Jacques Le Goff's Preface to "Must We Divide History Into Periods?"
“I trust I have not lost sight of the broader question with which I began, namely, whether history is a unified, continuous whole or whether it is broken up instead into segments of greater or lesser length. To put the question another way: does history really need to be divided into periods?”—Jacques Le Goff
The following is the preface to Must We Divide History Into Periods? by Jacques Le Goff:
This essay is neither thesis nor synthesis. It is the culmination of many years of research and reflection about the periods of history, particularly Western history. The Middle Ages in Europe have been my companion since 1950, the year I obtained my teaching license. Fernand Braudel chaired the examination committee, alongside the medievalist Maurice Lombard.
I have carried this work inside me for a long time, then. It has been nourished and sustained by ideas that are dear to my heart and that I have tried to express in various ways in the years since.

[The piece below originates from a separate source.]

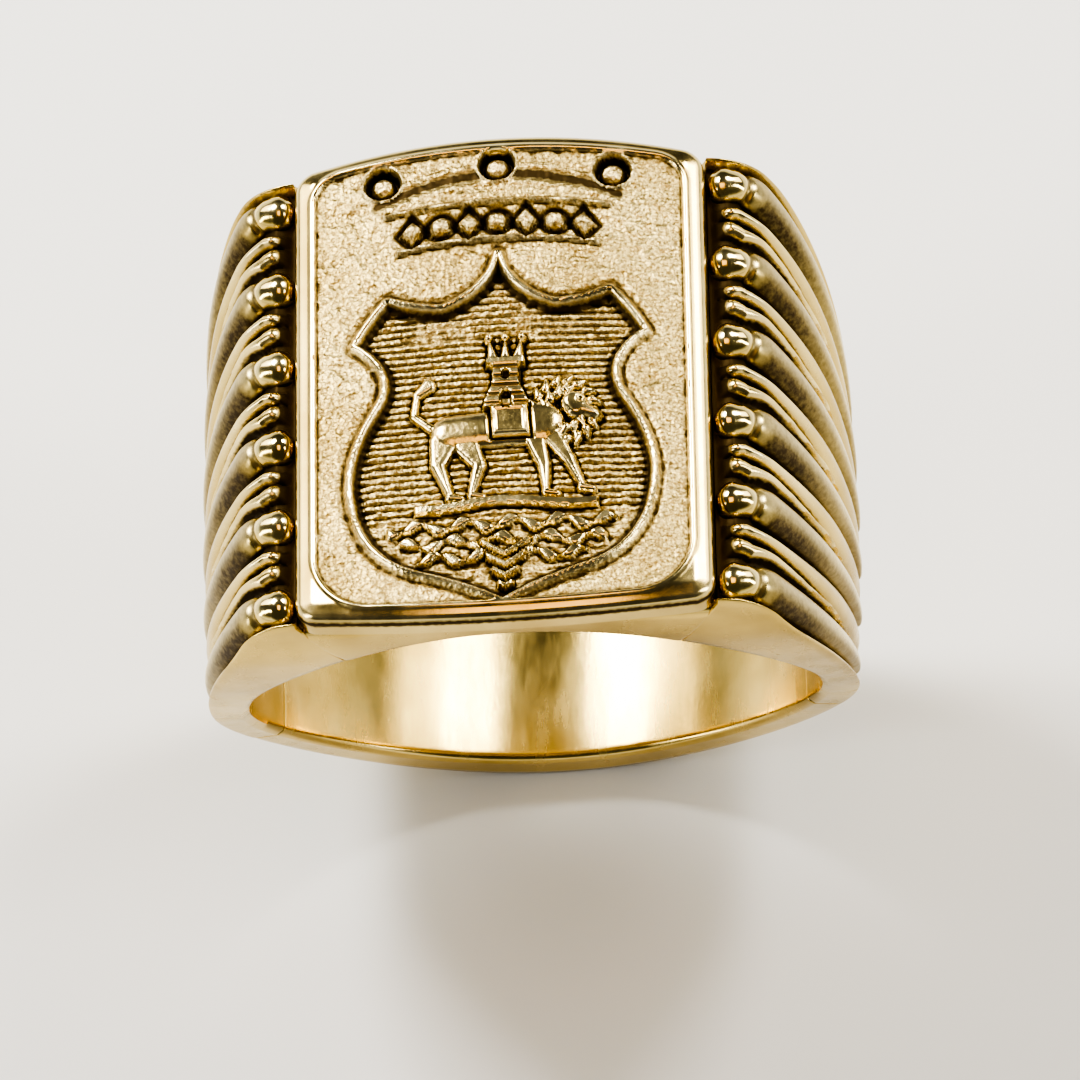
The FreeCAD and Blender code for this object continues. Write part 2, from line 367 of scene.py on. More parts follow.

History, like its subject, time, appears to be continuous. But it consists of changes as well. Historians have long been accustomed to identifying and defining these changes by dividing the continuous stream of events into segments that initially were called “ages” and then “periods.”
I wrote this book in 2013. The pace of globalization, as it is called, has now become so rapid that its effects are felt more directly with every passing day. I have looked back over more than six decades, the period of my career as a historian, but also, taking a longer view, over more than six centuries, in order to reconsider the various ways in which historians before me have thought about periodization, whether in terms of continuity or discontinuity, and the various ways in which they have interpreted historical memory.

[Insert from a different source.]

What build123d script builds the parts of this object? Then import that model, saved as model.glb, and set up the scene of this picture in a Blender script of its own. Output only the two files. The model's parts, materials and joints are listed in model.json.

Studying these different types of periodization makes it possible, I believe, to detect the existence of what may be called a “long” Middle Ages—and this all the more if we take a fresh look at the various ways in which historians have tried since the nineteenth century to make sense of the Renaissance and what they imagine to be its pivotal position in the history of the past thousand years.
In treating the general problem of how history passes from one period to another, in other words, I examine a particular case: the alleged novelty of the Renaissance in relation to the Middle Ages. The present work seeks to establish the major characteristics of a long Middle Ages in the Christian West that extends from late antiquity (between the third and the seventh century) to the middle of the eighteenth century.
But I do not therefore overlook the fact that the history of the Christian West is part of a global narrative. No one writing history today, or in the future, will be able to avoid the problems that arise in trying to carve up the past, only now on a larger scale. I have written this book in the hope, too, that it may make some preliminary contribution, however modest, to this necessary task.
If the “centrality” of the Renaissance is at the heart of my concerns, together with the obligation to reexamine a widely held conception of the Middle Ages that a lifetime devoted to scholarship has convinced me is too narrow to be useful, I trust I have not lost sight of the broader question with which I began, namely, whether history is a unified, continuous whole or whether it is broken up instead into segments of greater or lesser length. To put the question another way: does history really need to be divided into periods?